Alerter pour protéger : les défis techniques des systèmes d’alerte
En marge du forum, deux ateliers techniques ont permis d’explorer des outils concrets de prévention et de sensibilisation. L’un d’eux, animé par le Dr Mostafa Hindi, de l’Union internationale des télécommunications, a présenté l’initiative onusienne « Alerte précoce pour tous – EW4ALL », lancée en 2021. Cette initiative vise à garantir que chaque personne dans le monde ait accès à un système d’alerte d’ici 2027.
Le constat partagé a été préoccupant : seuls quatre pays arabes disposent actuellement d’un système d’alerte par téléphonie mobile.

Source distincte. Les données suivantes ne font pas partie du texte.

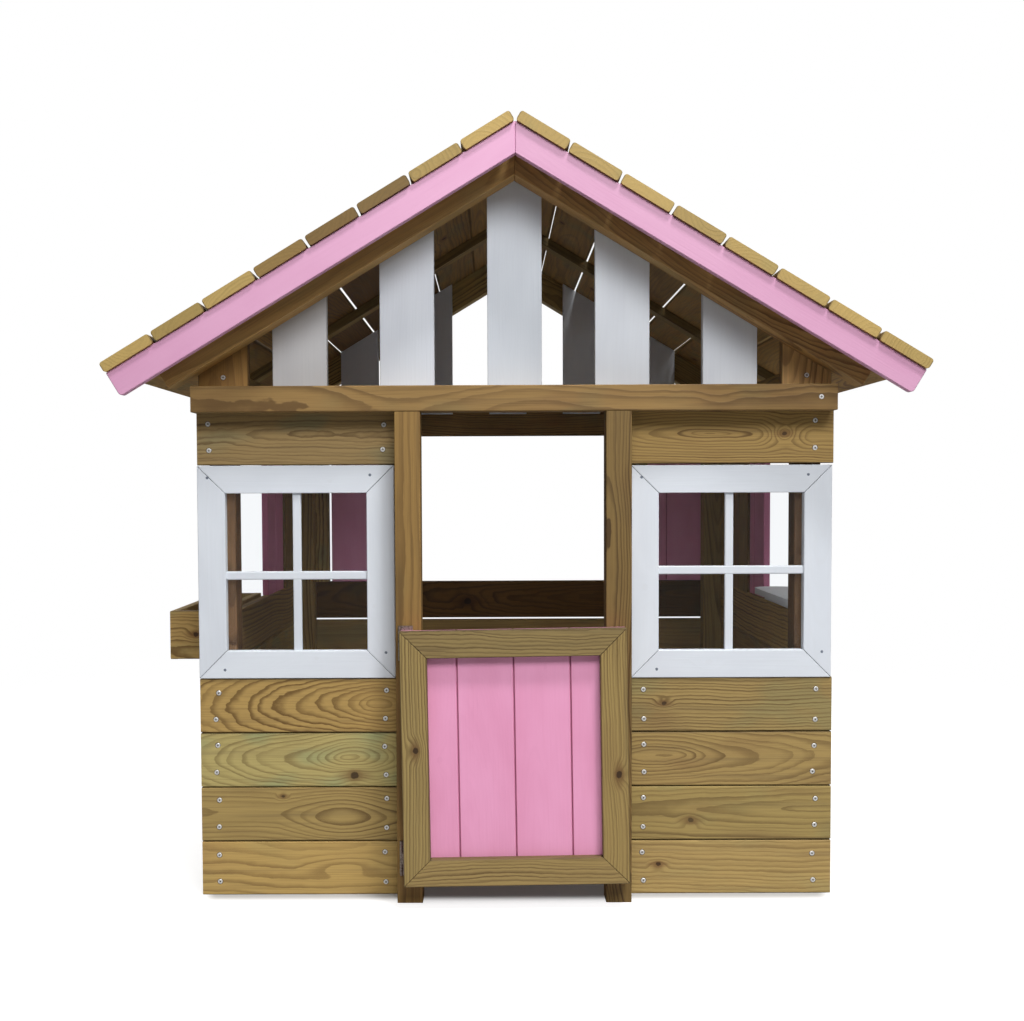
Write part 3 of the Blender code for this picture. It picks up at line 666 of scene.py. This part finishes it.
def make_clear_sheet():
    """Clear plastic glazing, with the faint haze of a handled sheet."""
    material, tree, shader = new_material("clear_sheet")
    shader.inputs["Base Color"].default_value = (0.93, 0.95, 0.97, 1.0)
    shader.inputs["Transmission Weight"].default_value = 1.0
    shader.inputs["IOR"].default_value = 1.20
    haze = object_noise(tree, 9.0)
    roughness = haze.smooth(0.50, 0.80, 0.0, 0.012)
    tree.links.new(roughness.socket, shader.inputs["Roughness"])
    return material


WHITE = (0.745, 0.785, 0.840)
WHITE_SHADE = (0.660, 0.695, 0.755)
PINK = (0.885, 0.385, 0.605)
PINK_SHADE = (0.790, 0.310, 0.500)
PALE_PINK = (0.745, 0.400, 0.585)
PALE_PINK_SHADE = (0.680, 0.335, 0.520)

MATERIALS = {
    "timber": make_timber("treated_pine", 1.15),
    "roof_timber": make_timber("roof_pine", 0.9),
    "white": make_paint("white_paint", WHITE, WHITE_SHADE, (0.46, 0.43, 0.38)),
    "pink": make_paint("pink_paint", PINK, PINK_SHADE, (0.42, 0.10, 0.19), 0.7),
    "fascia_pink": make_paint("fascia_pink_paint", PALE_PINK, PALE_PINK_SHADE, (0.52, 0.20, 0.32)),
    "zinc": make_zinc("zinc_plate", (0.88, 0.87, 0.85), (0.70, 0.68, 0.64), 0.38, 0.65),
    # Painted shade: the screw heads' recesses are coloured dark.
    "zinc_recess_painted_shade": make_zinc("zinc_recess_painted_shade", (0.16, 0.15, 0.14), (0.09, 0.08, 0.08), 0.45),
    # Painted shade: a flat dark ring round each screw head stands for the countersink.
    "countersink_painted_shade": make_plain("countersink_painted_shade", (0.10, 0.075, 0.045)),
    "nail": make_plain("nail", (0.16, 0.19, 0.24)),
    "hinge_zinc": make_zinc("hinge_zinc", (0.36, 0.31, 0.27), (0.20, 0.16, 0.13), 0.38),
    "clear": make_clear_sheet(),
}
SLOT_MATERIALS = {
    "timber": "timber",
    "white_paint": "white",
    "pink_paint": "pink",
    "zinc_steel": "hinge_zinc",
    "clear_sheet": "clear",
}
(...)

La Tunisie, par exemple, en est encore dépourvue. Ce déficit technologique a nourri une réflexion collective sur la responsabilité des gouvernements et des opérateurs dans la mise en place d’infrastructures d’alerte accessibles et efficaces.
À l’issue des travaux, les participants ont formulé plusieurs recommandations. Ils ont appelé à la création d’un réseau arabe de journalistes spécialisés dans les questions climatiques, à l’investissement massif dans la formation, au soutien à l’innovation éditoriale et technologique, à l’intégration des thématiques environnementales dans les politiques nationales, ainsi qu’au renforcement des partenariats avec les organisations internationales.
L’intelligence artificielle a également été évoquée comme une opportunité pour renouveler les formats narratifs et toucher de nouveaux publics, à condition qu’elle soit utilisée de manière éthique et responsable.
De Bagdad, une parole nouvelle s’est levée
Le Forum des Médias Arabes de Bagdad a été bien plus qu’une simple conférence. Il a marqué un tournant dans la manière dont les journalistes et professionnels des médias arabes envisagent leur rôle dans un monde en mutation. Il a affirmé la nécessité d’un journalisme plus sensible, plus proche des réalités humaines, plus engagé dans la défense du vivant.
Dans le berceau de la civilisation mésopotamienne, les mots ont retrouvé leur puissance. Les récits partagés à Bagdad ont dessiné les contours d’un avenir où les médias ne se contenteraient plus d’informer, mais participeraient activement à la transformation de nos sociétés.